- [Collected material]:

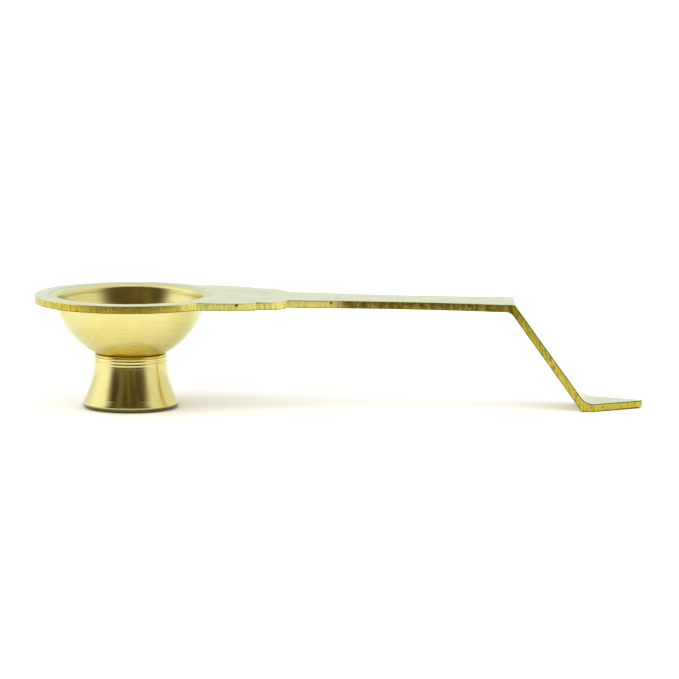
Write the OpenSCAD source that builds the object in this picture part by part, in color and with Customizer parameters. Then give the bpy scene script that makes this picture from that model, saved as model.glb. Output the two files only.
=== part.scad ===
// Hand-held brass arti lamp: one turned bowl in the round end of a sheet handle, over a flared hollow foot.
// Millimetres. The origin is on the bowl's axis, at the surface that the lamp stands on. +X runs along the
// handle.

/* [Overall] */
// Height of the handle plate's top face at the ring, above the surface that the lamp stands on
plate_h = 35.7; // [26:0.1:60]
// Distance from the bowl's axis to the tip of the foot tab
reach = 160; // [130:1:260]

/* [Handle plate] */
// Thickness of the sheet
sheet_t = 2.4; // [1.2:0.1:4]
// Width of the flat ring outside the bowl's lip
ring_w = 4.45; // [2:0.05:12]
// Fall of the strap towards its bend, in degrees
strap_fall = 1.2; // [0:0.1:4]
// How far inside the ring's edge the strap starts to fall
fall_start = 8; // [4:0.5:12]
// Angle of the leg below level, in degrees
leg_angle = 54.4; // [40:0.1:80]
// Width of the leg, and of the strap where it bends
leg_w = 19; // [16.5:0.5:30]
// Radius inside the strap's bend
strap_bend_r = 3; // [1:0.1:6]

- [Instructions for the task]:
Output all of the material, please, exactly as it stands.

- [Solved exercise]:
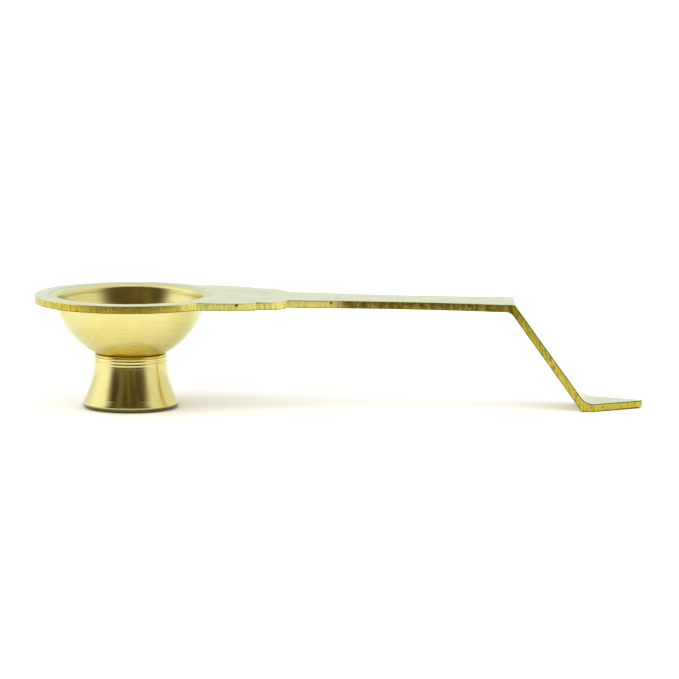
Write the OpenSCAD source that builds the object in this picture part by part, in color and with Customizer parameters. Then give the bpy scene script that makes this picture from that model, saved as model.glb. Output the two files only.
=== part.scad ===
// Hand-held brass arti lamp: one turned bowl in the round end of a sheet handle, over a flared hollow foot.
// Millimetres. The origin is on the bowl's axis, at the surface that the lamp stands on. +X runs along the
// handle.

/* [Overall] */
// Height of the handle plate's top face at the ring, above the surface that the lamp stands on
plate_h = 35.7; // [26:0.1:60]
// Distance from the bowl's axis to the tip of the foot tab
reach = 160; // [130:1:260]

/* [Handle plate] */
// Thickness of the sheet
sheet_t = 2.4; // [1.2:0.1:4]
// Width of the flat ring outside the bowl's lip
ring_w = 4.45; // [2:0.05:12]
// Fall of the strap towards its bend, in degrees
strap_fall = 1.2; // [0:0.1:4]
// How far inside the ring's edge the strap starts to fall
fall_start = 8; // [4:0.5:12]
// Angle of the leg below level, in degrees
leg_angle = 54.4; // [40:0.1:80]
// Width of the leg, and of the strap where it bends
leg_w = 19; // [16.5:0.5:30]
// Radius inside the strap's bend
strap_bend_r = 3; // [1:0.1:6]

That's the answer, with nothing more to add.